FTfm Supplement, March 11th, 2002, page 1.

Top fund managers stick to soft commissions

FTfm research reveals top firms flying in the face of UK government ultimatum

By Simon Targett and Florian Gimbel

Nearly half of the leading UK-based fund managers still accept "soft commission" subsidies from brokers - even though the UK government has ruled that they should not be taken "without good reason".

In an FTfm poll of 40 fund managers, some 18 reported that they still cling to soft commissions. This involves brokers providing fund managers with services - such as research, Bloomberg and Reuters screens, and electronic dealing in return for their custom.

A further nine revealed that, while they do not use soft commissions for their UK pension funds, they do continue the practice for UK retail investors or clients outside the UK.

The wide-scale resistance to the government's attempts to clamp down on soft commissions is likely to sour relations further between fund managers and ministers. Last week a group of 22 investors fired off an angry letter to the government over its handling of the Railtrack affair.

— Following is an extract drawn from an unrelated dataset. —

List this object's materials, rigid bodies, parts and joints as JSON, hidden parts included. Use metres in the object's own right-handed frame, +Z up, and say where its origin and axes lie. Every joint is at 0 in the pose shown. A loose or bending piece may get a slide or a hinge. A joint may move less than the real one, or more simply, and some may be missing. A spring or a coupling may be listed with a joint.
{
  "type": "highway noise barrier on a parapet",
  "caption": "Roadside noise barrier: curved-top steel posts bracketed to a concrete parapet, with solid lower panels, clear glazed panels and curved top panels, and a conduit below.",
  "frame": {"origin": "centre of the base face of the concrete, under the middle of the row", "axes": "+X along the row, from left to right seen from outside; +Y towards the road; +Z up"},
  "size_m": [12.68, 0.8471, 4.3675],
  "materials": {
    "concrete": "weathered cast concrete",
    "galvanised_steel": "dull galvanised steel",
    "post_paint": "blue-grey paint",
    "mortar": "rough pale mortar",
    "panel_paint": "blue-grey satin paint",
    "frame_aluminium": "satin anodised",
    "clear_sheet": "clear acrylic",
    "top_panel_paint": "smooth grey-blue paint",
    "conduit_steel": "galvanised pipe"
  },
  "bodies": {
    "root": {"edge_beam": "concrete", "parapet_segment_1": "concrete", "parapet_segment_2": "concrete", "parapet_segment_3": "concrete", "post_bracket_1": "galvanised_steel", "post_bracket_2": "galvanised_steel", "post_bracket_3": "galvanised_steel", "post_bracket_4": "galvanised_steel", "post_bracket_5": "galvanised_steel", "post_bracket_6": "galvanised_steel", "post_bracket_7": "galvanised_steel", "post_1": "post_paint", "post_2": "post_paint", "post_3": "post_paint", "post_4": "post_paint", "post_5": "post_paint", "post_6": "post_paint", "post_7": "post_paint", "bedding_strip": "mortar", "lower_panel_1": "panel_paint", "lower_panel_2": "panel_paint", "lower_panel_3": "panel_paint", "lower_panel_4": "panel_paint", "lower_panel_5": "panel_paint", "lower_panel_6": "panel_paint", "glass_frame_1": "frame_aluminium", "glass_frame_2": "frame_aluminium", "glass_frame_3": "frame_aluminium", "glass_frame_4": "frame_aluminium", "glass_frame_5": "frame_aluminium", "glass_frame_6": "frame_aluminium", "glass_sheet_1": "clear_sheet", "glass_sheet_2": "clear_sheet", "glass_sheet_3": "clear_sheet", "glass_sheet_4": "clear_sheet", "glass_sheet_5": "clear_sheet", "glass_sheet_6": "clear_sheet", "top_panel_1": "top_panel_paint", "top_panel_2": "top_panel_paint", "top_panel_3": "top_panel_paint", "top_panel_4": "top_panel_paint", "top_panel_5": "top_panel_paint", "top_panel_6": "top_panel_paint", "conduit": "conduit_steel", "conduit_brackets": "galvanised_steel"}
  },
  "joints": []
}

The findings come as the UK's Investment Management Association, which fund managers controlling more than a £2,OOO bn of assets, prepares this week to unveil a draft industry-wide code on disclosing soft commissions and other costs of the fund management business.

Last year, the UK government urged the fund management industry to curb its use of soft comirussions. It was unhappy that this benefit system lacked transparency. The ultimatum followed recommendations by Paul Myners, former chairman of Gartmore, a US-owned fund management house, who conducted a controversial review of the UK's pension fund industry.

Ministers plan to review the take-up of soft commissions in March 2003, having received several calls for this practice to be banned. Meanwhile the Financial Services Authority, the UK's watch-dog, is reviewing the future of these subsidies.

But the FTfm poll shows that fund managers are divided over the merits of soft commissions. Eleven said they did not use soft commissions. "There is no reason why anyone should engage in this pernicious practice," said William Claxton-Smith, of Clerical Medical, part of UK bank HBOS.

Some have abandoned the practice in the wake of the Myners review and the government's ultimatum. These include Gartmore, Schroders and Scottish Widows Investment Partnership. Several others are considering plans to phase out the practice, including Deutsche Asset Management, Edinburgh Fund Managers -and Newton Investment Management.

But many fund managers are resisting the government's attempts to curb the use of soft commissions. These include some powerful global companies that operate in markets such as the US where "soft dollar" relationships are common.

Ian Martin, of Morgan Stanley, said: "We believe that the services provided by soft commissions give our fund managers valuable assistance in the decision-making process that benefits all our clients. Our global client base has differing opinions on the use of soft commission arrangements. In many parts of the world, such arrangements are actively encouraged."

It was widely pointed out that if fund managers did not use soft commissions, they would have to charge pension funds higher fees. Britannic Asset Management, the Glasgow-based fund manager, said:"If we did not enter into soft commission arrangements, additional pressure would be put on our fee rates. It is unlikely that brokers will reduce their commission rates if softing arrangements are not taken up."

Aberdeen Asset Management said: "If these services were provided by brokers, we would pay for them ourselves and be obliged to recoup the costs through management fees or other charges. This is simply a different way of funding essential services. None of the softing arrangements delivers frivolous benefits."